___ Available data ___

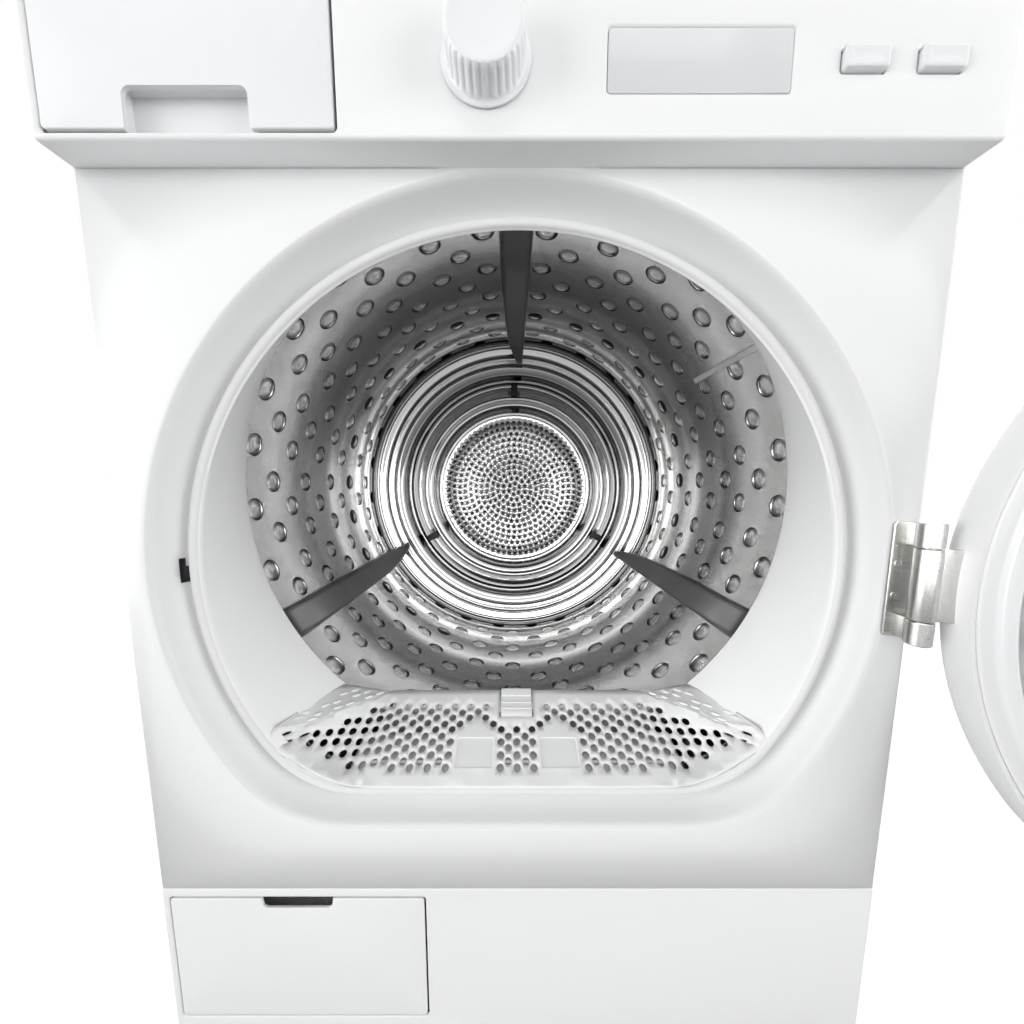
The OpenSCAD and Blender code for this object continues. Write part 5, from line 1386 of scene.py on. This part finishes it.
# ------------------------------------------------- cabinet
class DRYER_OT_cabinet(Part):
    """Makes the worktop, the stamped side and rear panels, the plinth and the feet"""
    bl_idname = "dryer.cabinet"
    bl_label = "Cabinet"

    def execute(self, context):
        r = context.scene.dryer_sizes.edge_radius
        self.worktop(r)
        self.sides()
        self.rear()
        self.plinth()
        self.feet()
        return {"FINISHED"}

    def worktop(self, r):
        """Slab with rounded edges and a shallow field in its top."""
        lo, hi = node_box("worktop")

        def ring(g, z, rad):
            return [(x, y, z) for x, y in
                    rounded_rect(lo.x - g, lo.y - g, hi.x + g, hi.y + g, max(0.5, rad + g))]

        rings = [ring(g, z, 4) for g, z in (
            (-16, SIDE_TOP + 12), (-14, SIDE_TOP + 0.5), (-2, SIDE_TOP), (-0.6, SIDE_TOP + 0.5),
            (0, SIDE_TOP + 2), (0, TOP - 2 * r), (-0.25 * r, TOP - r), (-0.9 * r, TOP - 0.35 * r),
            (-2 * r, TOP))]
        rings += [ring(g, TOP - d, rad) for g, d, rad in (
            (-16, 0.0, 8), (-18, 0.4, 8), (-20, 0.8, 8), (-60, 0.8, 30), (-200, 0.8, 100))]
        piece("worktop_slab", *loft(rings, closed_ends=True), "casing", "cabinet", "white_plastic",
              ["worktop"], 30.0)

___

● **Directive**
Return all of the data exactly as it reads.

● **Complete answer**
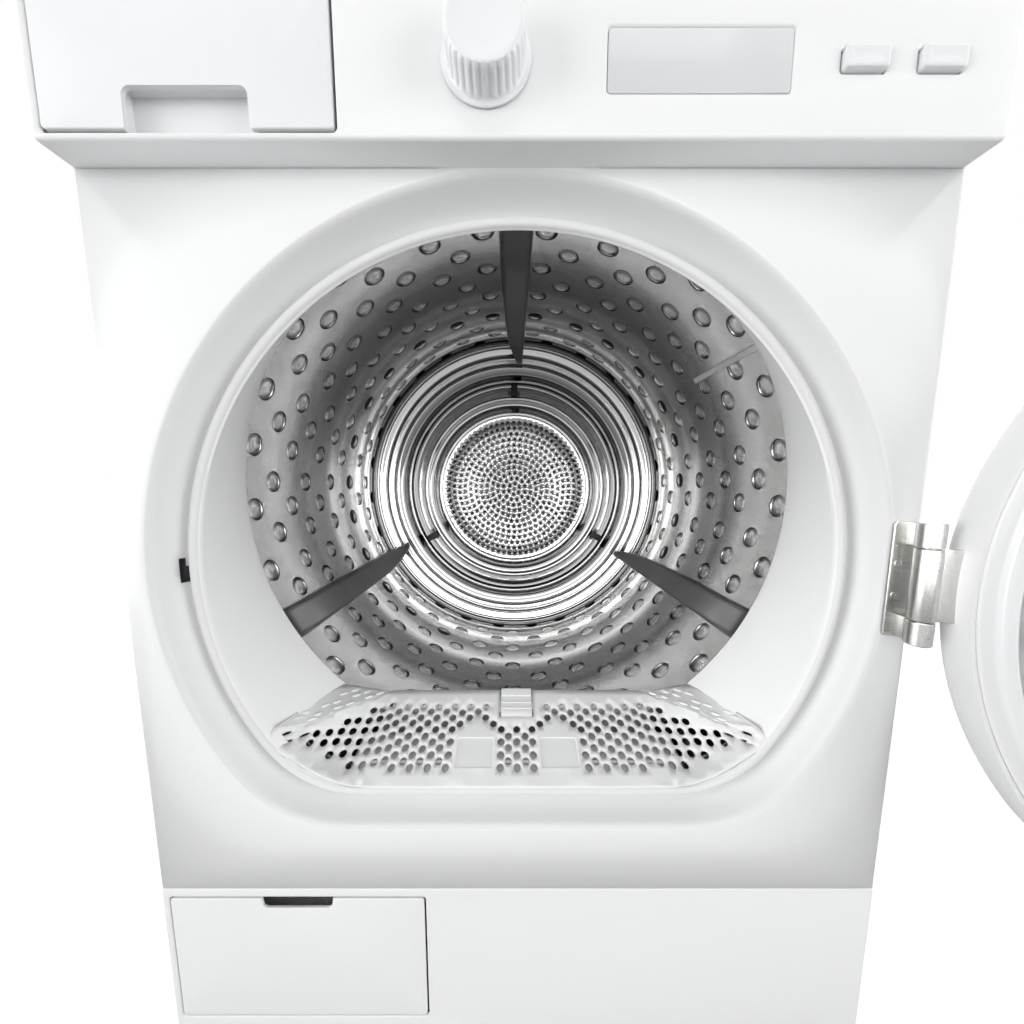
The OpenSCAD and Blender code for this object continues. Write part 5, from line 1386 of scene.py on. This part finishes it.
# ------------------------------------------------- cabinet
class DRYER_OT_cabinet(Part):
    """Makes the worktop, the stamped side and rear panels, the plinth and the feet"""
    bl_idname = "dryer.cabinet"
    bl_label = "Cabinet"

    def execute(self, context):
        r = context.scene.dryer_sizes.edge_radius
        self.worktop(r)
        self.sides()
        self.rear()
        self.plinth()
        self.feet()
        return {"FINISHED"}

    def worktop(self, r):
        """Slab with rounded edges and a shallow field in its top."""
        lo, hi = node_box("worktop")

        def ring(g, z, rad):
            return [(x, y, z) for x, y in
                    rounded_rect(lo.x - g, lo.y - g, hi.x + g, hi.y + g, max(0.5, rad + g))]

        rings = [ring(g, z, 4) for g, z in (
            (-16, SIDE_TOP + 12), (-14, SIDE_TOP + 0.5), (-2, SIDE_TOP), (-0.6, SIDE_TOP + 0.5),
            (0, SIDE_TOP + 2), (0, TOP - 2 * r), (-0.25 * r, TOP - r), (-0.9 * r, TOP - 0.35 * r),
            (-2 * r, TOP))]
        rings += [ring(g, TOP - d, rad) for g, d, rad in (
            (-16, 0.0, 8), (-18, 0.4, 8), (-20, 0.8, 8), (-60, 0.8, 30), (-200, 0.8, 100))]
        piece("worktop_slab", *loft(rings, closed_ends=True), "casing", "cabinet", "white_plastic",
              ["worktop"], 30.0)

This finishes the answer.